A Discussion On Storage Overhead

Let’s talk about transmission overhead.

For various types of communications protocols, ranging from Ethernet to Fibre Channel to SATA to PCIe, there’s typically additional bits that are transmitted to help with error correction, error detection, and/or clock sync. These additional bits eat up some of the bandwidth, and is referred to generally as just “the overhead”.

For 1 Gigabit Ethernet and 8 Gigabit Fibre Channel as well as SATA I, II, and III, they use 8/10 overhead. Which means for every eight bits of data, an additional two bits are sent.

The difference is who pays for those extra bits. With Ethernet, Ethernet pays. With Fibre Channel and SATA, the user pays.

1 Gigabit Ethernet has a raw transmit rate of 1 gigabit per second. However, the actual transmission rate (baud, the rate at which raw 1s and 0s are transmitted) for Gigabit Ethernet is 1.25 gigabaud. This is to make up for the 8/10 overhead.

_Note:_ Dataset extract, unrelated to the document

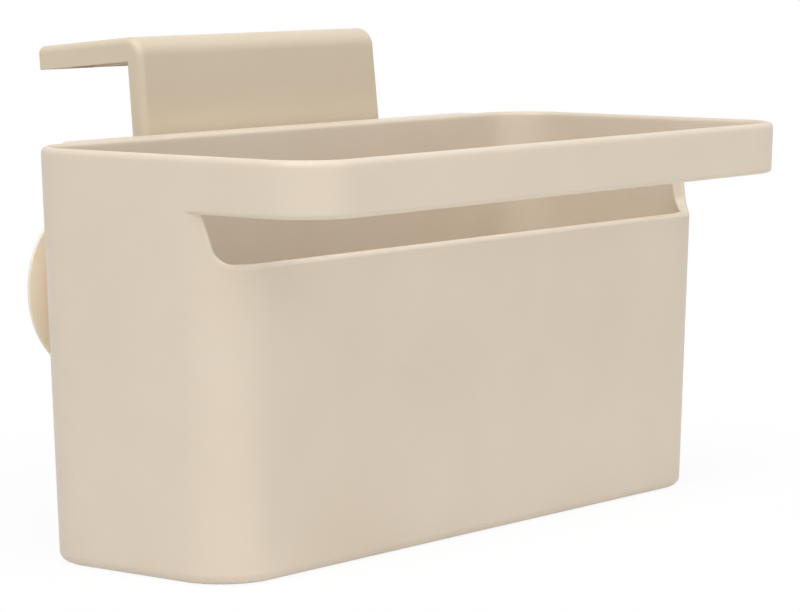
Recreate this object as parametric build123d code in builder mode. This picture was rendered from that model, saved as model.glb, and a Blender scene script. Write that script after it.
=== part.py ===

SATA and Fibre Channel, however, do not up the baud rate to accommodate for the 8/10 overhead. As such, even though 1,000 Gigabit / 8 bits per byte = 125 MB/s, Gigabit Fibre Channel only provides 100 MB/s. 25 MB/s is eaten up by the extra 2 bits in the encoding. The same is true for SATA. SATA 3 is capable of transmitting at 6 Gigabits per second, which is 750 MB/s. However, 150 MB/s of that is eaten up by the extra 2 bits, so SATA III can transmit 600 MB/s instead.

PAM 4

There’s a new type of raw data transmission hitting the networking world called PAM 4. Right now it’s used in 400 Gigabit Ethernet. 400 Gigabit Ethernet is 4 channels of 50 Gigabit links. You’ll probably notice the math on that doesn’t check out: 4 x 50 = 200, not 400. That’s where PAM 4 comes in: The single rate change is still 50 gigabaud, but instead of the signal switching between two possible values (0, 1), it switches between 4 possible values (0, 1, 2, 3). Thus, each clock cycle can represent 2 bits of data in stead of 1 bit of data, doubling the transmission rate.

Higher Level Protocol Overhead

For networking storage on Ethernet, there’s also additional overhead for IP, TCP/UDP, and possibly others (VXLAN for example). In my next article, I’ll talk about why they don’t really matter that much.

One Response to A Discussion On Storage Overhead

  1. Wes Felter says:

    A note on PAM4: Cheaper 400G-CR8/SR8 is eight lanes of 50G and each lane runs at 25 (technically 26.5625) Gbaud with PAM4. More expensive 400G-DR4/FR4/LR4 has four lanes of 100G using PAM4 at 50 (really 53.125) Gbaud. These flavors aren’t interoperable so you have to plan carefully.